Navigating Tung’s hanging constellation of slowly rotating screens, viewers glimpse looped footage of monotonous textural expanses, constantly adjusting to different heights and angles as they are forced to crane their necks, bend down or remain at eye level. As each screen rotates away of its own accord, viewers are also prompted to chase the elusive images by rotating along, while trying to avoid collisions with other screens. This physical sensation of being surrounded by screens in every direction is familiar, but the visual experience is simultaneously surreal and alienating, because viewers feel compelled to make an effort to follow the images: the repetitive montages do not only elude them physically but are also devoid of representational meaning, leading to what Tung calls a “perceptive uncertainty that allows for a moment of self-reflection”.
This self-reflection arises as viewers search for concrete meaning on the screens around them – screens like the ones they scroll through every day – only to find a blank instead of the usual deluge of images and words. By forcing viewers to gain a conscious awareness of their viewing and perception, for example by making them go onto tiptoe just to see a monochrome tracking shot, “the alienating, abstract landscapes act as a sort of mirror, reflecting their selves”, says Tung.
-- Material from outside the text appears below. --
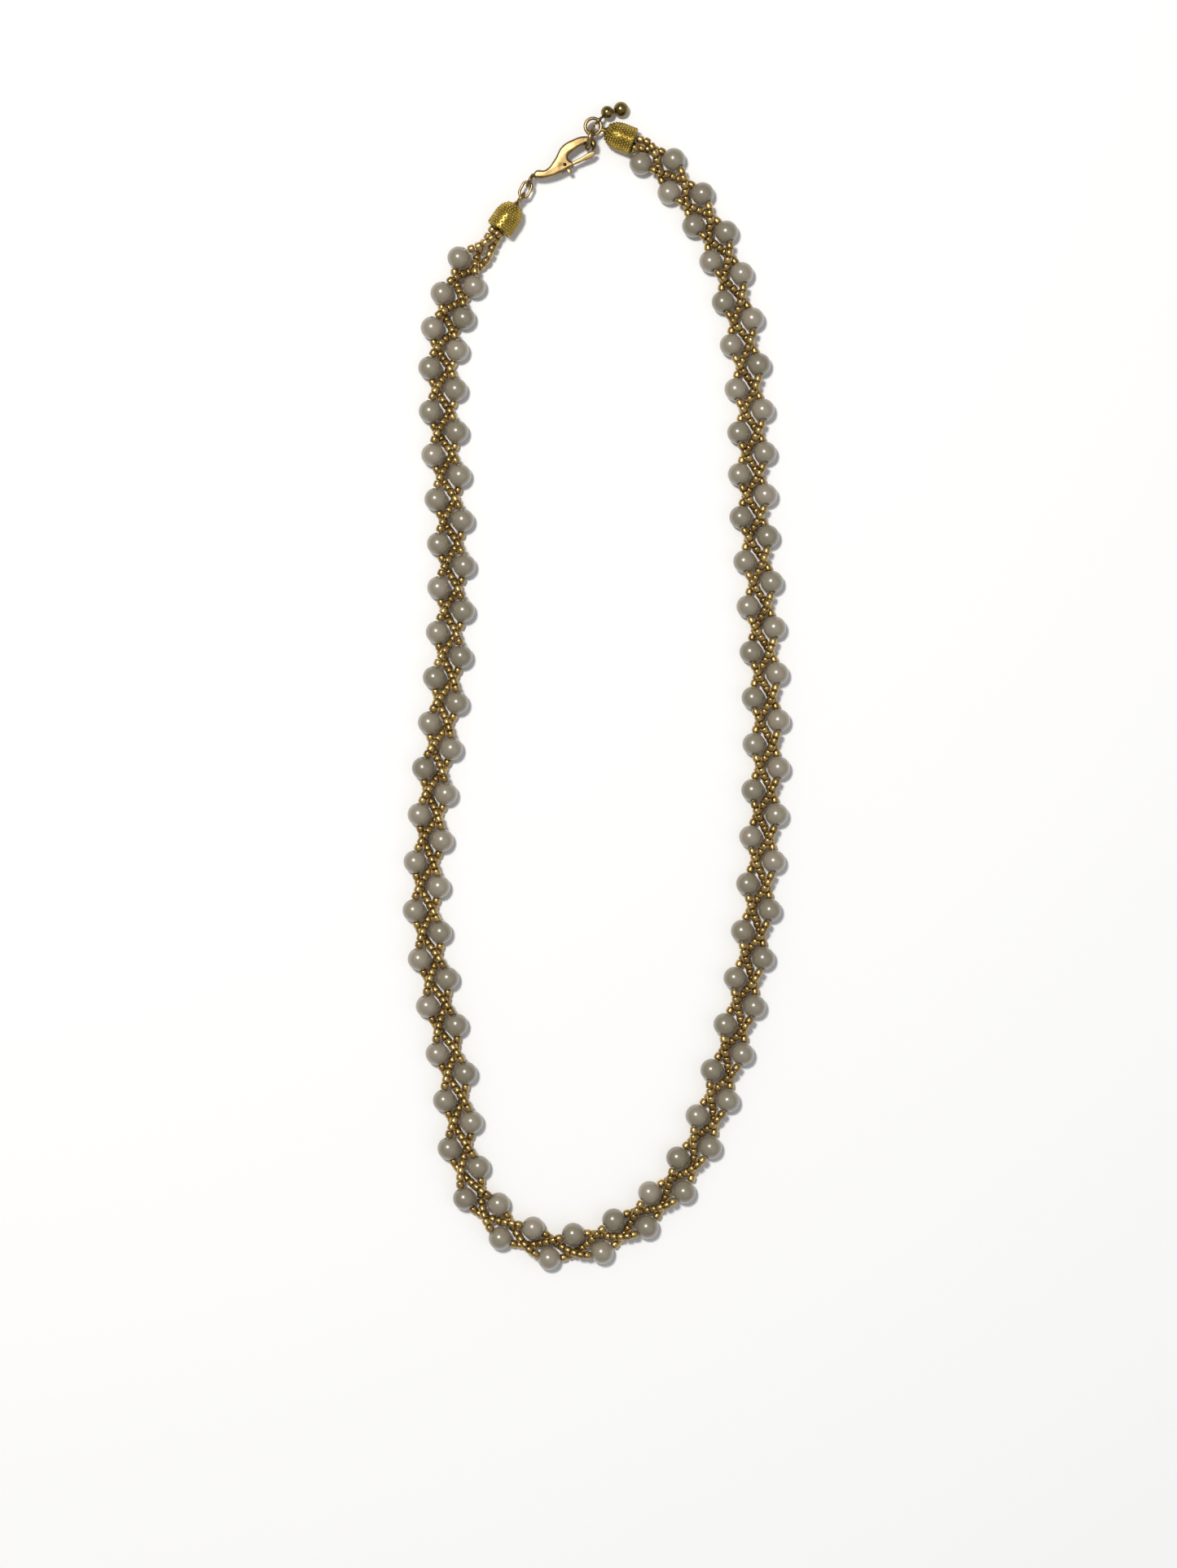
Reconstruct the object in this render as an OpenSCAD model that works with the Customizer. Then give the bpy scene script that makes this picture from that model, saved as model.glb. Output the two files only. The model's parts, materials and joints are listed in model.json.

The act of taking in information through subconscious viewing, second nature in an environment saturated with moving images, turns self-reflexive and conscious as viewers reconstitute their physical and psychological relationship with screens and re-examine the often narrow perspectives they channel.
While Tung’s installation makes viewers chase after elusive images to break out of their habitual mode of interacting with screens, Hui’s installation prompts them to relate to space in a novel way on two other levels. The first is through their participation, as viewers use their kinetic motion to swing back, forth, left and right, and pull a pool of water in two directions. This motion creates ripple effects that are in turn projected on the wall in white light. Like its inspiration the harmonograph. a 19th-century machine that uses two perpendicular pendulums attached to pen and paper to draw mathematically generated patterns, the mechanical component of the installation triggers a direct visual outcome that depends on the relative forces of the directional swinging motions.
Since the two swings are electronically wired to a computer programmed with the treble and bass lines of a familiar melody, swinging also churns out sequential musical notes at different rhythms and in different keys. Random swinging produces a discordant jumble of treble and bass notes with no discernible rhythm, but the motion can be synchronised to produce a melody that resembles the original piece, a Tchaikovsky waltz popularised by Disney’s Sleeping Beauty. The tune’s inherent order is latent in the installation, but what viewers do with the mechanical structure controls whether it is realised correctly in rhythm and key, or whether something new is created. By connecting diverse systems, Hui links motion, sight and sound to offer a new way of thinking about mechanical, sensory and even causal relationships between space and other elements of the external environment.
The performance dimension of Hui’s installation, inspired by Steve Reich’s process music composition technique, leaves the tempo, rhythm and key of the pre-programmed melody to chance in the form of viewer participation. This tension, between the inherent melody and latent harmony on the one hand, and the random, audience-dependent realisation of these on the other, results in a melange of harmonies and discordance that is, in a different way from Tung’s work, also simultaneously familiar in substance but alienating in reality.
By using different strategies to render elements of mechanics and technology – so often associated with physical immutability – introspective and unpredictable, the works allow viewers to gain a conscious awareness of their habitual modes of relating to objects, sight and sound, and in the process to appreciate that a sense of the unknown can be found amid the familiar.